Some manufacturing industries are also beginning to get edgy. A continued fall in the rupee value will make products with imported components costlier. That includes a flurry of new cars and bikes that have been launched in the past one year. Struggling with a demand slump for over 16 months, car manufacturers were hoping the markets would perk up in the coming festival season. Those hopes are a little deflated now. "If there is any further devaluation of the rupee, a price hike may be inevitable," predicts Jagdish Khattar, managing director of Maruti Udyog. Cost pressures will also show on a host of high-end consumer electronics and appliances like frost-free refrigerators, TVS with screens bigger than 21 inches and DVD players, all of which have imported parts. "In case of a war situation, companies can expect manufacturing costs to go up and profitability to be under pressure," admits S.S. Lee, managing director, Samsung India.

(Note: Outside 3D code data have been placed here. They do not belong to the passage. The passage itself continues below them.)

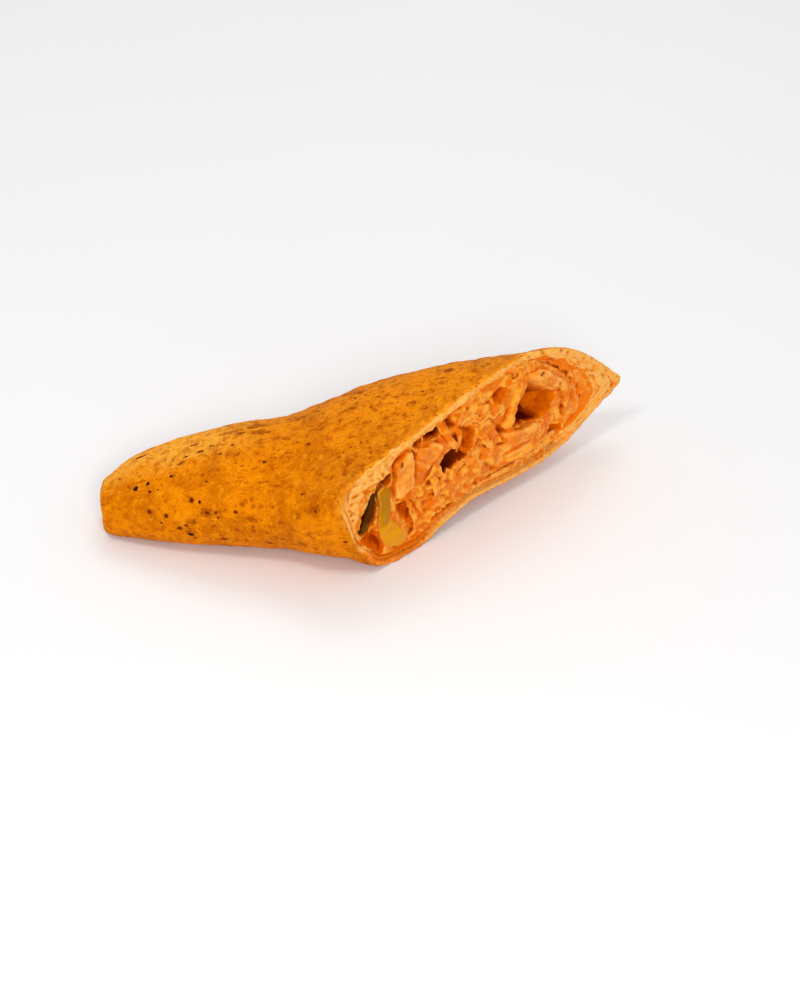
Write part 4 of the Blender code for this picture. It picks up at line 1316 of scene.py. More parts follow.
@dataclass
class Filling:
    """The heap of torn chicken in sauce: its core, its cut face and its loose strands."""

    node: Object
    face: FillingFace = field(default_factory=FillingFace)
    strand_count: int = 9
    voxel: float = 0.32
    hidden_depth: float = 10.2
    hidden_share: float = 0.10  # of the faces behind that depth that are kept
    # behind this depth the front is painted fully dark, as shade
    painted_depth: float = 9.5
    overlap: float = 1.1  # of the face with the cavity's walls
    back_steps: Points = ((4.0, 0.955), (6.0, 0.90), (8.0, 0.82))  # run back and narrowing of each
    splits: int = 2
    fine_rounds: int = 14
    broad_rounds: int = 60
    strand_size: Span = (1.5, 2.8)  # width in mm of a loose strand
    lowest: float = -4.2  # height at which a loose strand still rests
    steepest: float = 2.6  # rise in mm that it still lies across
    sag: tuple[float, ...] = (-0.5, 0.0, 0.1, 0.0, -0.5)  # along it, in widths

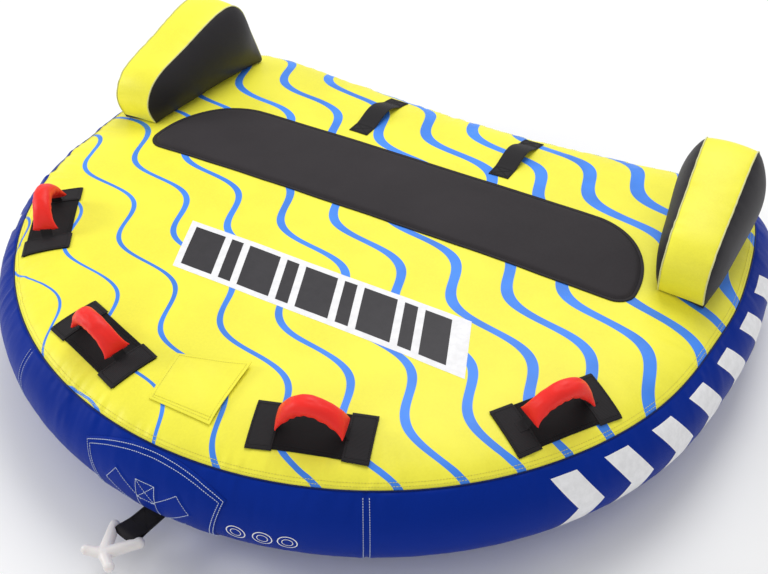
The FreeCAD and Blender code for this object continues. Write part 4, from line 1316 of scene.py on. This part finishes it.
def wall_place(x, z):
    """(angle, t) of points on the front wall, from their distance to the middle and their height."""
    t = wall_t(z)
    scale = np.interp(t, ALONG, PROFILE[:, 0]) / NOSE_REACH
    angle = np.linspace(NOSE - 0.7, NOSE + 0.7, 800)
    return np.interp(np.asarray(x) / scale, outline_radius(angle) * np.cos(angle), angle), t


def nose_arch_top(x):
    sag = NOSE_PATCH_TOP - NOSE_PATCH_SHOULDER
    radius = (NOSE_PATCH_HALF**2 + sag**2) / (2 * sag)
    return NOSE_PATCH_TOP - radius + np.sqrt(radius**2 - np.asarray(x) ** 2)


def nose_patch_half(z):
    share = np.clip((NOSE_PATCH_SHOULDER - z) / (NOSE_PATCH_SHOULDER - NOSE_PATCH_LOW), 0, 1)
    return NOSE_PATCH_HALF - NOSE_PATCH_NARROWS * share ** 0.8


def leg_relief(x, z):
    """How far the harness legs under the patch lift it."""
    lift = np.zeros_like(x)
    for tilt, length, _ in HARNESS_LEGS:
        c, s = math.cos(math.radians(tilt)), math.sin(math.radians(tilt))
        dx, dz = x - STRAP_FOOT[0], z - STRAP_FOOT[1]
        across, along = dx * c - dz * s, dx * s + dz * c
        inside = 1.0
        for within in (0.0265 - np.abs(across), length + 0.0015 - along, along + 0.03):
            inside = inside * np.clip(within / 0.003, 0, 1)
        lift = np.maximum(lift, inside)
    return 0.0016 * lift


def nose_surface(x, z, out):
    angle, t = wall_place(x, z)
    puckers = gathers(angle, t) * 0.8
    return hull_point(angle, t, out + puckers), hull_normal(angle, t)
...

India's darling infotech industry too isn't sure whether it stands to gain or lose. The immediate impact is undoubtedly negative. Says Krishnakumar Natarajan, president of the Bangalore-based MindTree Consulting: "The speed of decision-making has slowed down. Two of our major clients from the US have postponed their scheduled visits." More than biggies like Infosys and Wipro, it is the small companies that will face the heat. "The September 11 attack will worsen the already bad situation for small companies like ours," admits John Azariah, chief technology officer of Cogno Infotech. At stake are $6.2 billion software exports, 62 per cent of which go to the US. But NASSCOM, an association of software companies, believes that Indian companies will find business opportunities when the US Government spends $40 billion to rebuild Manhattan and beef up its security.

LARGE COUNTRY, SMALL ECONOMY
India's economy is relatively insulated because of its low share in:
World GDP: 2%
World trade 0.8%
Trade in service 1.4%
Global FDI 0.30%
But to fight the global uncertainty the Government can:
Raise public investment
Ease foreign investment norms
Reduce interest rates
Allow a higher buyback of shares by companies

Export-dependent businesses, already on a negative growth path this financial year due to the US slowdown, are most pessimistic. The US buys a fifth of India's exports and a drop in consumer spending there will hit key sectors like gems and jewellery and readymade garments. Diamond exports alone are likely to fall from $2.15 billion in 2000-1 to less than $2 billion this year. "This season is going to be dull, with only compulsive shopping taking place," says Nirmal Jhaveri, one of the owners of jewellery firm Tribhuvandas Bhimji Zaveri. But Sanjay Kothari, chairman of the Gem and Jewellery Export Promotion Council, is hoping for some glitter. His bet: the slowdown and the rising price of gold will trigger an interest in low-priced gems. India accounts for a substantial part of the small diamonds business.

For once, corporate India is looking up to US President George W. Bush more than Union Finance Minister Yashwant Sinha to know what lies ahead for the economy. But that does not mean the Atal Bihari Vajpayee Government needs to do nothing. For starters, it could take a lesson from the manner in which the US Government responded to the crisis-it raised government investment and cut interest rates. Since February this year, the US has hacked interest rate from 6.5 per cent to just 3 per cent, with the last cut of 0.50 points coming on September 17. Says Deepak Parekh, chairman, HDFC: "If you look around the global economy, it is very clear that interest rates in India have to come down." The US Government has also pledged to spend $40 billion (Rs 1,90,000 crore) to rebuild the damaged economy. The Vajpayee Government too has been dangling a promise of public investment worth Rs 75,000 crore this year.

Instead of acting on those promises, the Government's reactions have been knee jerk. Such as allowing banks to lend for buying shares. A positive step, but unlikely to make a difference when most banks are diluting their exposures to equity. Another measure is hiking the FII investment limit in a company from the present 49 per cent to 100 per cent. This is also a right step but of little consequence. Of the eight companies that have allowed more than a 30 per cent FII stake in their equity, the FII investment crossed 30 per cent only in three.

Much of what the Government should really be doing figures in the several agendas for action Vajpayee released between September 1 and 11. If most of them are fulfilled, India's relatively small and closed economy will emerge out of the global uncertainty with only a few bruises. Or else an already sick economy could will take a fatal knock.